Voir les plantes d'une autre manière, les reconnaître puis les connaître, c'est cela qu'on apprivoise en participant à un atelier chez Gourmet sauvage, à Saint-Faustin-Lac-Carré. Cette entreprise, fondée il y a 24 ans par Gérald Le Gal, fait de la cueillette et de la transformation de végétaux sauvages. Ce projet, complètement fou et voué à l'échec dès le départ, admet lui-même M. Le Gal en rigolant, a le vent dans les voiles. Et il vente fort. Par ici, les coeurs de quenouille, les boutons de marguerite, les gousses d'asclépiade, la monarde fistuleuse, le mélilot, l'ail penché et tutti quanti...

«Aujourd'hui, tout le monde en veut, du boréal», constate M. Le Gal.

Endroit magnifique

M. Le Gal, qui était enseignant en géographie et histoire, a toujours aimé le bois. Au fil des années, il a occupé d'autres emplois, notamment chez les autochtones et outre-mer, toujours avec l'idée de se consacrer à sa passion: la nature et les végétaux. Il a monté son entreprise petit à petit. Il a cuisiné dans une cuisine empruntée, puis dans la sienne, ainsi que dans une cabane à sucre, hors saison. Depuis quatre ans, l'entreprise est établie dans une ancienne pisciculture gouvernementale qu'elle loue, à Saint-Faustin-Lac-Carré.

Avec ses 200 acres dans le Parc écotouristique de la MRC des Laurentides, son ruisseau, son étang, ses bâtiments de pierres et ses vieux bassins toujours en place, le lieu est bucolique à souhait. Et les terres en friche, elles, offrent un bel éventail d'espèces. «On a recensé une soixantaine de plantes comestibles sur le site, et on en a introduit 70 autres», précise avec enthousiasme Ariane Paré-Le Gal, qui prend tranquillement les rênes de l'entreprise fondée par son père.

«Il a tellement développé une expertise hyper pointue, c'est une bibliothèque vivante. Je voulais reprendre le flambeau, car s'il quitte, tout ça serait un peu perdu», signale la jeune femme.

Apprendre

Tout cela pour dire que, en marge de leur entreprise qui fabrique et vend des produits, les Le Gal ont voulu développer un aspect éducatif, afin de faire connaître les végétaux du Québec.

Ils proposent différents ateliers, comme celui auquel nous avons participé en juillet et qui s'appelle «Cueillette et cuisine des plantes sauvages». Cet atelier, qui réunit au plus une quinzaine de personnes, est donné chaque semaine, de la mi-mai à la mi-septembre. Évidemment, le portrait et la leçon évoluent au rythme de la saison.

D'autres ateliers, notamment sur les champignons ou sur l'usage autochtone des plantes, sont aussi offerts. Le succès est tel que tous les ateliers sont malheureusement complets pour cette année. On peut cependant s'inscrire en ligne sur une liste d'attente, pour les ateliers de l'an prochain.
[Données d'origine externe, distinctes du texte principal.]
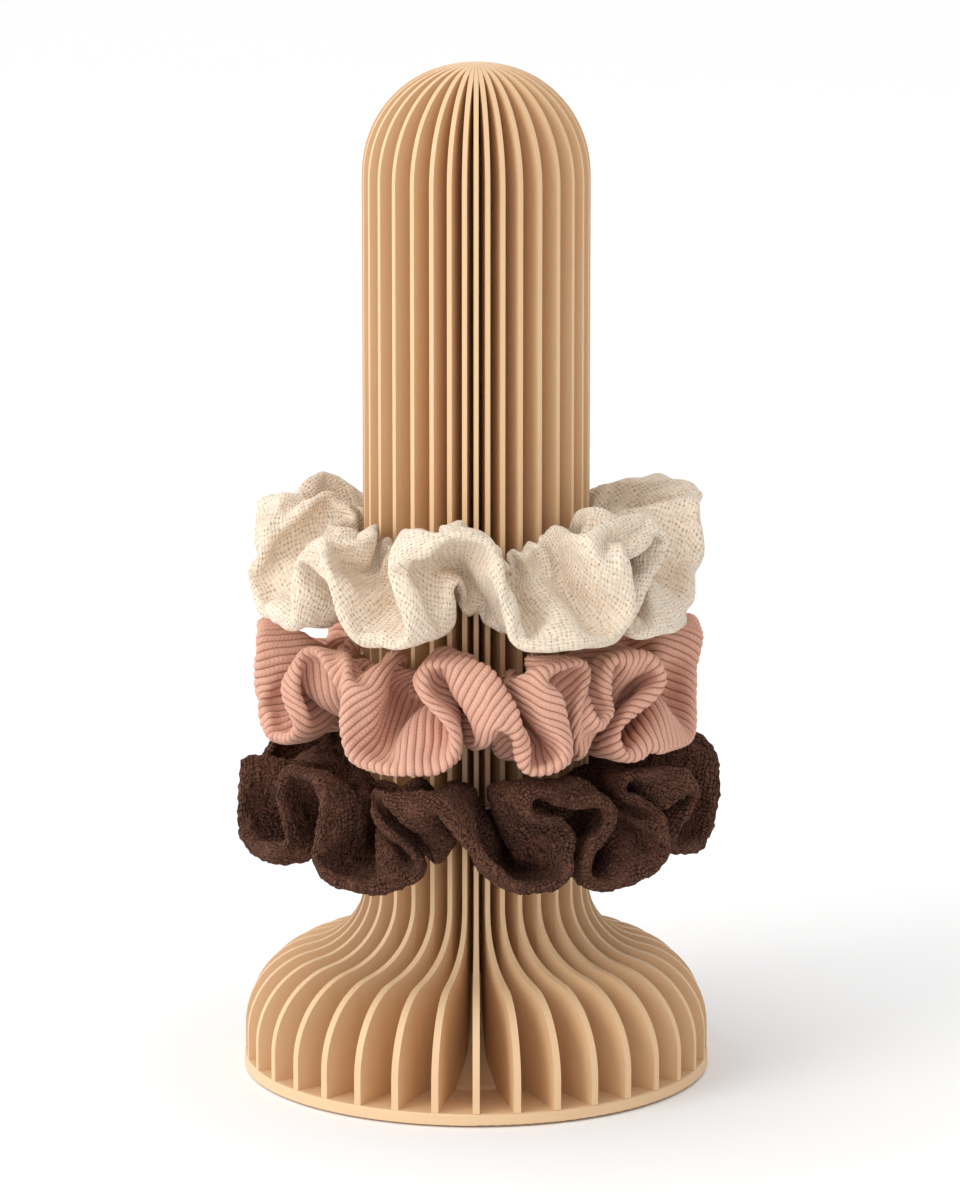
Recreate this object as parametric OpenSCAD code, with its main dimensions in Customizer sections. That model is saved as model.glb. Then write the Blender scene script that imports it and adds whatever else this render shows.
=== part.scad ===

On apprend que l'entreprise prépare également un atelier sur l'entomophagie, soit la consommation d'insectes. On en a déjà l'eau à la bouche...

Près de Tremblant

L'ancienne pisciculture du Parc écotouristique de la MRC des Laurentides est située à une vingtaine de kilomètres au sud de Tremblant et est accessible par la route 117. Le parc de 200 acres est ouvert à tous, et il n'en coûte rien pour s'y promener. On y trouve 4 km de sentiers aménagés. La piste cyclable du P'tit Train du Nord y passe, et on l'a asphaltée cette année.

Déroulement d'une journée natureL'atelier Cueillette et cuisine des plantes sauvages commence à 9 h, par une petite partie théorique dans l'immeuble principal, et se conclut dans un tipi, aux environs de 16 h, par une dégustation de mets préparés avec des plantes sauvages.

Lors de notre passage, c'est Andréa Galarneau, une horticultrice à la passion contagieuse et à la chevelure rouge comme une monarde, qui animait la journée. Elle nous a fait découvrir les trésors qui se cachent dans les sous-bois, les champs et les terres en friche.

On a appris toutes sortes de choses, comme le fait que les papillons monarques dépendent de l'asclépiade pour vivre. En s'en nourrissant, les chenilles avalent un liquide qui tiendra à distance les oiseaux, une fois qu'elles seront devenues papillons. Cette plante est aussi comestible, mais il faut prendre des précautions car le liquide peut s'avérer toxique.

L'asclépiade ne faisait pas partie de notre menu ce jour-là. Nous nous sommes plutôt régalés de soupe à l'oseille, de patates pilées à la monarde, d'omelette à l'ortie et ail penché et de salade d'orpin, pétales de fleurs et petits fruits.